The task: Output all lines exactly, with nothing added or dropped.

Data excerpts:
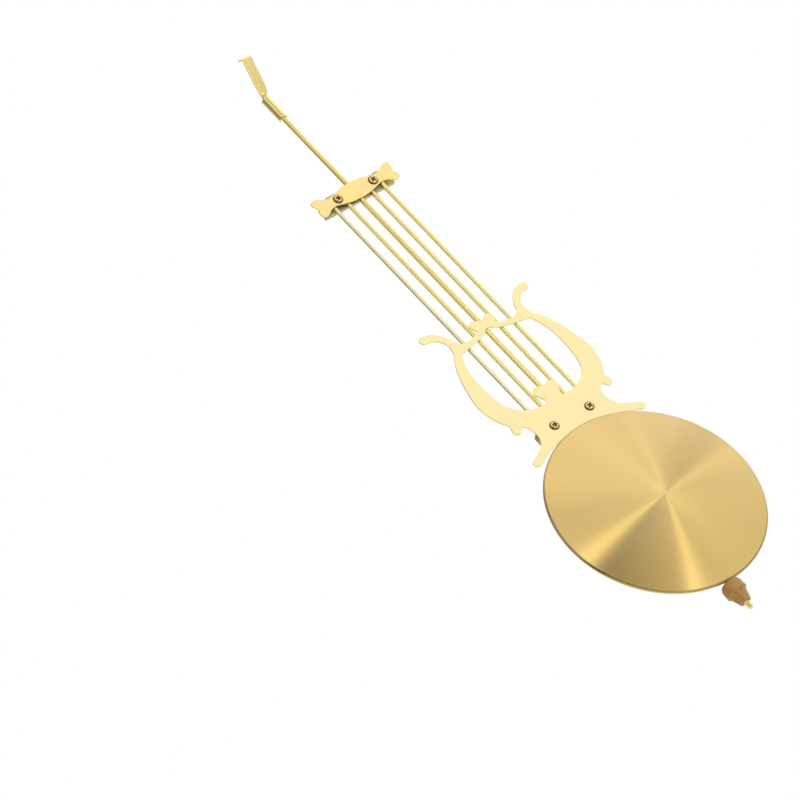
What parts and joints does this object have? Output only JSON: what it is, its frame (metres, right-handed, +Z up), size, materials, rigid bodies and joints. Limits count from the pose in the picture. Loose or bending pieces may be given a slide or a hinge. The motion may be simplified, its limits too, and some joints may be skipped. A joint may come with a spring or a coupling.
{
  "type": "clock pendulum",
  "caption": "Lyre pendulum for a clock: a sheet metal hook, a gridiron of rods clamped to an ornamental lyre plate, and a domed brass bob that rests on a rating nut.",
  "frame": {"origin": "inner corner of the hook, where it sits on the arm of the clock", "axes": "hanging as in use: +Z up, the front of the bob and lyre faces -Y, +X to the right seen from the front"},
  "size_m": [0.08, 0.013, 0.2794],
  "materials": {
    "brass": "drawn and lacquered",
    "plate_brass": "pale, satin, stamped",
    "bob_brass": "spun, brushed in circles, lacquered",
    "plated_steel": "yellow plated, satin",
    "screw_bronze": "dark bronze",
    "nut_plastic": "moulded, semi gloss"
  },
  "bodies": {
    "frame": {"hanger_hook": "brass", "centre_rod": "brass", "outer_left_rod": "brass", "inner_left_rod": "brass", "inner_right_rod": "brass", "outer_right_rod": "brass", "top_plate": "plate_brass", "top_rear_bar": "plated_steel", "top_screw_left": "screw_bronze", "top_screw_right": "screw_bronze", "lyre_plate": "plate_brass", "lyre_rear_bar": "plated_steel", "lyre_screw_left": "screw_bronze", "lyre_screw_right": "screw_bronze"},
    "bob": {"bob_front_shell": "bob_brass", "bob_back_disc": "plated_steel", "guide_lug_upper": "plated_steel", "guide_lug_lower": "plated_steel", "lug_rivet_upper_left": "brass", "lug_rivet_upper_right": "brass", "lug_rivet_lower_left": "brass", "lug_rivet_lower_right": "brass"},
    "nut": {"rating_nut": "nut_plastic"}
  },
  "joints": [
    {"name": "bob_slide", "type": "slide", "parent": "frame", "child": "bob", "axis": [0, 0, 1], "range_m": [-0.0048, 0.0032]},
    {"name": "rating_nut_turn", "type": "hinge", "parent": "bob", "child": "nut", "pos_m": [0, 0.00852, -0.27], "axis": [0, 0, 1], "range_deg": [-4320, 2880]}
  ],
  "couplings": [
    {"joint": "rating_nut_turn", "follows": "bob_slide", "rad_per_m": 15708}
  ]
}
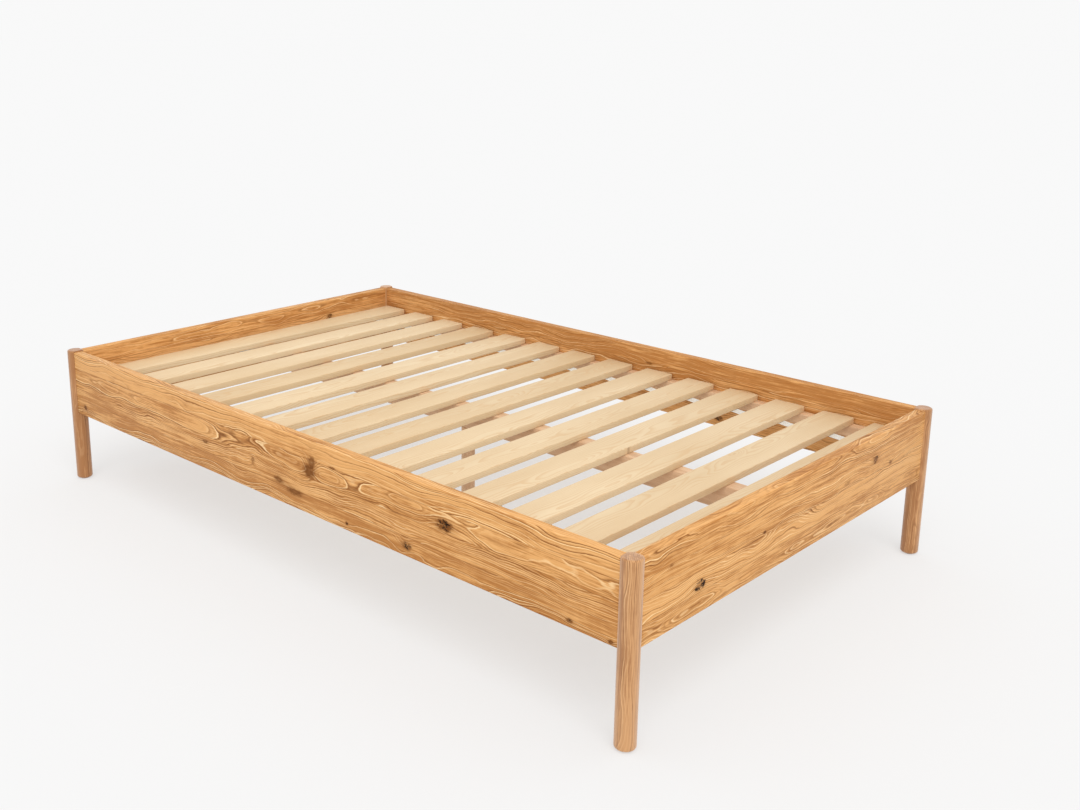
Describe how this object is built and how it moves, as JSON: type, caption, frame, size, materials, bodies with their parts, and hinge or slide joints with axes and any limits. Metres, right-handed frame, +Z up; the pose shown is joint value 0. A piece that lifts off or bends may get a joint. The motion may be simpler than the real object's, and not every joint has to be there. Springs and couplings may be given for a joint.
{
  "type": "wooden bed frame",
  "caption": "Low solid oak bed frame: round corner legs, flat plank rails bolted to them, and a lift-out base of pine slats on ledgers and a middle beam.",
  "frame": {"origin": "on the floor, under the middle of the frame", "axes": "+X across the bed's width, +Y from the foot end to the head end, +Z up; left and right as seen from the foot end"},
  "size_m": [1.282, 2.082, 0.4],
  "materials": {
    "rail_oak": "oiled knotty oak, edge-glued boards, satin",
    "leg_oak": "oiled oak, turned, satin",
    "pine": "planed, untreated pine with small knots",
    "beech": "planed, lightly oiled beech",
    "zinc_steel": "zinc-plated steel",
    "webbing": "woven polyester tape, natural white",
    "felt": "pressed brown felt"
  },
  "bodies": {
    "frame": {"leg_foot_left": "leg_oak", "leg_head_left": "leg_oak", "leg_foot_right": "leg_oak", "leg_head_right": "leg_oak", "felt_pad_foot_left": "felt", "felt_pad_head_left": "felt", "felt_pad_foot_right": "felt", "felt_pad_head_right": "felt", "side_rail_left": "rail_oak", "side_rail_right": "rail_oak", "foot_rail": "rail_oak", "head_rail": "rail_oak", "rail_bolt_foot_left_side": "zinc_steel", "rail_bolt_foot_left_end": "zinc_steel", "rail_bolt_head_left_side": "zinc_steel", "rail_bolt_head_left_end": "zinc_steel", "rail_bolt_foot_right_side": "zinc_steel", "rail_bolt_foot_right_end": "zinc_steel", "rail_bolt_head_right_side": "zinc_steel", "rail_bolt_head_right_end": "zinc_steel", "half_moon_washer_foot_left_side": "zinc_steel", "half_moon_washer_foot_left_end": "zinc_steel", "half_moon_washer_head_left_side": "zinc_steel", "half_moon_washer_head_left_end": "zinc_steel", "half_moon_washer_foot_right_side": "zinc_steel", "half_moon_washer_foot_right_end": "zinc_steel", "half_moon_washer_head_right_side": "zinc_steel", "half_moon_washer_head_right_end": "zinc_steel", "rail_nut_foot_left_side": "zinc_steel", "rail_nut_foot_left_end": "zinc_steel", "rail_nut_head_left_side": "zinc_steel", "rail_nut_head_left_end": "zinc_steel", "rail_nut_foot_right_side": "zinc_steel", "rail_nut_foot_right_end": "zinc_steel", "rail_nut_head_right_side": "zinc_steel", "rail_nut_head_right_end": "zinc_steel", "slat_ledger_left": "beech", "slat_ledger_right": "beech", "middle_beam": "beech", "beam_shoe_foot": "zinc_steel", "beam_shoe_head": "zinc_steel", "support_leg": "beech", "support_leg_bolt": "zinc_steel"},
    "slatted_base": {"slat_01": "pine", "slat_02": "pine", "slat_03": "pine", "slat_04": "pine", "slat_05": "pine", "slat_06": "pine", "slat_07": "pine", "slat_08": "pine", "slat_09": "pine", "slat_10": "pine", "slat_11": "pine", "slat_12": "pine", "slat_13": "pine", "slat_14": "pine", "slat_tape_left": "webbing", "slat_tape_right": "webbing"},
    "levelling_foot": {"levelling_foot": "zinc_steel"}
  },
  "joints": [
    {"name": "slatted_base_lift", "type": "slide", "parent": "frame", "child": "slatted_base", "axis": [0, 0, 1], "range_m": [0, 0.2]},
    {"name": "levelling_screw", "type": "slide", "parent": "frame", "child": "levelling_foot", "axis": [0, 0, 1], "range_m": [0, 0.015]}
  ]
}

Response to the task:
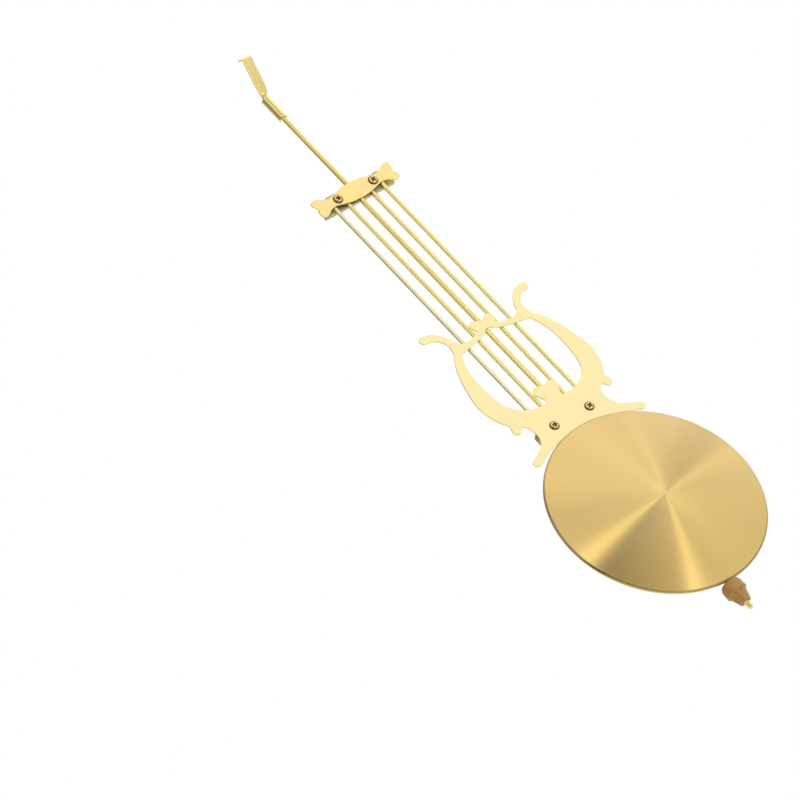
What parts and joints does this object have? Output only JSON: what it is, its frame (metres, right-handed, +Z up), size, materials, rigid bodies and joints. Limits count from the pose in the picture. Loose or bending pieces may be given a slide or a hinge. The motion may be simplified, its limits too, and some joints may be skipped. A joint may come with a spring or a coupling.
{
  "type": "clock pendulum",
  "caption": "Lyre pendulum for a clock: a sheet metal hook, a gridiron of rods clamped to an ornamental lyre plate, and a domed brass bob that rests on a rating nut.",
  "frame": {"origin": "inner corner of the hook, where it sits on the arm of the clock", "axes": "hanging as in use: +Z up, the front of the bob and lyre faces -Y, +X to the right seen from the front"},
  "size_m": [0.08, 0.013, 0.2794],
  "materials": {
    "brass": "drawn and lacquered",
    "plate_brass": "pale, satin, stamped",
    "bob_brass": "spun, brushed in circles, lacquered",
    "plated_steel": "yellow plated, satin",
    "screw_bronze": "dark bronze",
    "nut_plastic": "moulded, semi gloss"
  },
  "bodies": {
    "frame": {"hanger_hook": "brass", "centre_rod": "brass", "outer_left_rod": "brass", "inner_left_rod": "brass", "inner_right_rod": "brass", "outer_right_rod": "brass", "top_plate": "plate_brass", "top_rear_bar": "plated_steel", "top_screw_left": "screw_bronze", "top_screw_right": "screw_bronze", "lyre_plate": "plate_brass", "lyre_rear_bar": "plated_steel", "lyre_screw_left": "screw_bronze", "lyre_screw_right": "screw_bronze"},
    "bob": {"bob_front_shell": "bob_brass", "bob_back_disc": "plated_steel", "guide_lug_upper": "plated_steel", "guide_lug_lower": "plated_steel", "lug_rivet_upper_left": "brass", "lug_rivet_upper_right": "brass", "lug_rivet_lower_left": "brass", "lug_rivet_lower_right": "brass"},
    "nut": {"rating_nut": "nut_plastic"}
  },
  "joints": [
    {"name": "bob_slide", "type": "slide", "parent": "frame", "child": "bob", "axis": [0, 0, 1], "range_m": [-0.0048, 0.0032]},
    {"name": "rating_nut_turn", "type": "hinge", "parent": "bob", "child": "nut", "pos_m": [0, 0.00852, -0.27], "axis": [0, 0, 1], "range_deg": [-4320, 2880]}
  ],
  "couplings": [
    {"joint": "rating_nut_turn", "follows": "bob_slide", "rad_per_m": 15708}
  ]
}
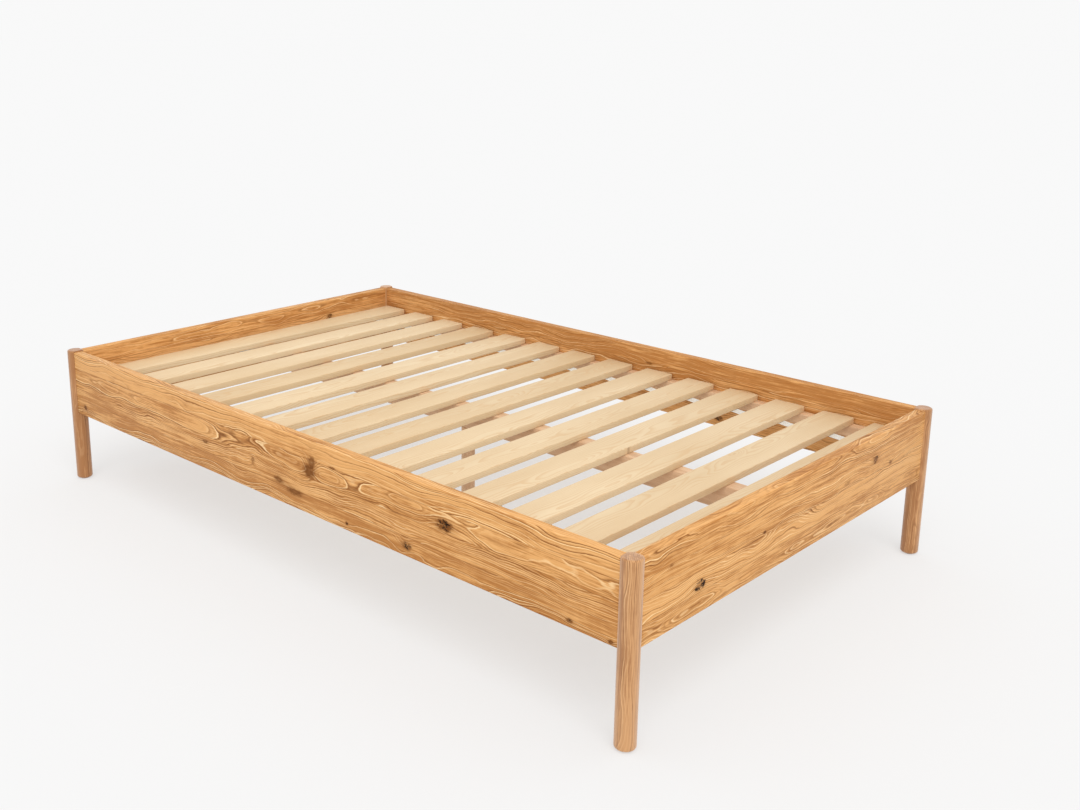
Describe how this object is built and how it moves, as JSON: type, caption, frame, size, materials, bodies with their parts, and hinge or slide joints with axes and any limits. Metres, right-handed frame, +Z up; the pose shown is joint value 0. A piece that lifts off or bends may get a joint. The motion may be simpler than the real object's, and not every joint has to be there. Springs and couplings may be given for a joint.
{
  "type": "wooden bed frame",
  "caption": "Low solid oak bed frame: round corner legs, flat plank rails bolted to them, and a lift-out base of pine slats on ledgers and a middle beam.",
  "frame": {"origin": "on the floor, under the middle of the frame", "axes": "+X across the bed's width, +Y from the foot end to the head end, +Z up; left and right as seen from the foot end"},
  "size_m": [1.282, 2.082, 0.4],
  "materials": {
    "rail_oak": "oiled knotty oak, edge-glued boards, satin",
    "leg_oak": "oiled oak, turned, satin",
    "pine": "planed, untreated pine with small knots",
    "beech": "planed, lightly oiled beech",
    "zinc_steel": "zinc-plated steel",
    "webbing": "woven polyester tape, natural white",
    "felt": "pressed brown felt"
  },
  "bodies": {
    "frame": {"leg_foot_left": "leg_oak", "leg_head_left": "leg_oak", "leg_foot_right": "leg_oak", "leg_head_right": "leg_oak", "felt_pad_foot_left": "felt", "felt_pad_head_left": "felt", "felt_pad_foot_right": "felt", "felt_pad_head_right": "felt", "side_rail_left": "rail_oak", "side_rail_right": "rail_oak", "foot_rail": "rail_oak", "head_rail": "rail_oak", "rail_bolt_foot_left_side": "zinc_steel", "rail_bolt_foot_left_end": "zinc_steel", "rail_bolt_head_left_side": "zinc_steel", "rail_bolt_head_left_end": "zinc_steel", "rail_bolt_foot_right_side": "zinc_steel", "rail_bolt_foot_right_end": "zinc_steel", "rail_bolt_head_right_side": "zinc_steel", "rail_bolt_head_right_end": "zinc_steel", "half_moon_washer_foot_left_side": "zinc_steel", "half_moon_washer_foot_left_end": "zinc_steel", "half_moon_washer_head_left_side": "zinc_steel", "half_moon_washer_head_left_end": "zinc_steel", "half_moon_washer_foot_right_side": "zinc_steel", "half_moon_washer_foot_right_end": "zinc_steel", "half_moon_washer_head_right_side": "zinc_steel", "half_moon_washer_head_right_end": "zinc_steel", "rail_nut_foot_left_side": "zinc_steel", "rail_nut_foot_left_end": "zinc_steel", "rail_nut_head_left_side": "zinc_steel", "rail_nut_head_left_end": "zinc_steel", "rail_nut_foot_right_side": "zinc_steel", "rail_nut_foot_right_end": "zinc_steel", "rail_nut_head_right_side": "zinc_steel", "rail_nut_head_right_end": "zinc_steel", "slat_ledger_left": "beech", "slat_ledger_right": "beech", "middle_beam": "beech", "beam_shoe_foot": "zinc_steel", "beam_shoe_head": "zinc_steel", "support_leg": "beech", "support_leg_bolt": "zinc_steel"},
    "slatted_base": {"slat_01": "pine", "slat_02": "pine", "slat_03": "pine", "slat_04": "pine", "slat_05": "pine", "slat_06": "pine", "slat_07": "pine", "slat_08": "pine", "slat_09": "pine", "slat_10": "pine", "slat_11": "pine", "slat_12": "pine", "slat_13": "pine", "slat_14": "pine", "slat_tape_left": "webbing", "slat_tape_right": "webbing"},
    "levelling_foot": {"levelling_foot": "zinc_steel"}
  },
  "joints": [
    {"name": "slatted_base_lift", "type": "slide", "parent": "frame", "child": "slatted_base", "axis": [0, 0, 1], "range_m": [0, 0.2]},
    {"name": "levelling_screw", "type": "slide", "parent": "frame", "child": "levelling_foot", "axis": [0, 0, 1], "range_m": [0, 0.015]}
  ]
}